One thing I don’t particularly like about works of ‘popular history’ – notwithstanding the point above about narrative drive – is their tendency to stray worryingly close to ‘historical fiction’ territory. Well-researched novels that are set in the past complement history writing, but novel writing is a separate craft and the distinction between the two should not be blurred.
Take this, just one example from many in Johnson’s book, describing the loading of a ship with treasure at the port of Sandwich in 1432:
In the darkness of the harbour mouth, lights flashed and glared. Above the low creak of ships’ timbers, men’s voices punctured the frosty stillness of the night. Occasionally there came a low thump of coffers hitting the decking. A groan. A cricked back. And then the great chests lifted again, edged closer, step by heavy step, towards the tilting flank of a ship called Mary of Winchelsea.
Lauren Johnson, Shadow King: The Life and Death of Henry VI, from chapter 7
My first thought on reading that: how does the author know about the creaks and the groans and the low thumps, other than through guesswork? The footnote attached to the paragraph as a whole refers to a biography of Cardinal Beaufort (whose treasure it was) by GL Harriss and presumably relates to a fact Johnson gives us about the value of the cargo, Beaufort’s entire wealth.
And this is the opening sentence of Part IV of Dan Jones’ book on fifteenth century England:
The fourteen-year-old boy traveled through south Wales alongside his forty-year-old uncle and a band of loyal retainers, making their way toward unstable country, thick with woods and pocked with the turrets of glowering castles.
The rest of the page continues to refer to ‘the boy’ and ‘the man’. It is not until the following page that Henry Tudor and his uncle Jasper are identified by name.
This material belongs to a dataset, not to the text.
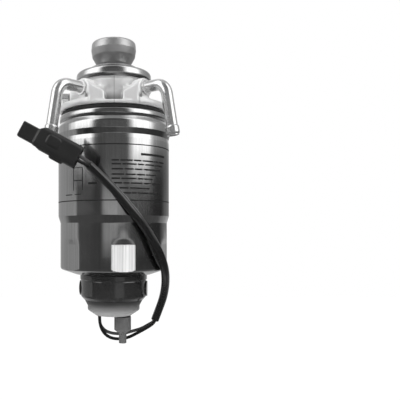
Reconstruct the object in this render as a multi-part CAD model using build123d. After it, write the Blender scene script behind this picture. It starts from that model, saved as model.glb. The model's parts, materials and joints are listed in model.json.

All very atmospheric but more the sort of thing I might expect to read in a work of fiction.
That apart (and I have no doubt many readers love such writing), Jones is an excellent guide through the maze of late-fifteenth century dynastic politics. His earlier book The Plantagenets (published in 2012) was an outstanding introduction to medieval English history and is high up my list of books to reread. I did not, however, find The Wars of the Roses as agreeable a read. The title itself is somewhat misleading, in my opinion. It turns out to be for the US edition – should Amazon (from whom I bought the book) make this more obvious? I was a bit miffed when I realised – hence spellings like ‘traveled’, ‘laborer’ and ‘ax’. In the UK the book was published as The Hollow Crown.
The events of the years 1461 to 1483 – the ‘dates’ of the Wars of the Roses that I memorised as a child – form only one section of the book, which opens in the 1420s and so covers much the same ground as the Lauren Johnson biography of Henry VI. It is this first half of the book – the period up to the deposition of Henry in 1461 – that is the better half. The rest by contrast, feels somewhat cursory. The reign of Edward IV is dealt with relatively briefly, especially the years after 1471 when he returned to the throne after the short second reign and then death of Henry VI.
Similarly, the author attempts to cover the rise of the Tudors and the consolidation of their power under Henry VIII in under a hundred pages. To be fair, Jones’ focus is very much on the attempt by the new dynasty to establish their version of history in the popular imagination – a story that ends in a united realm under the Tudor rose, naturally.
Next up for me in this area of history is The Brothers York by Thomas Penn. I very much enjoyed his book about Henry VII, Winter King. Penn is closer to the academic than the popular end of the history-writing continuum, which is fine by me as long as I have a reasonable foundational knowledge, and with a puff-quote from Hilary Mantel on the cover – “A gripping, sensational story” – what is there not to look forward to?
Some of the content above first appeared in a regular books, TV and films blog I wrote between 2020 and 2022.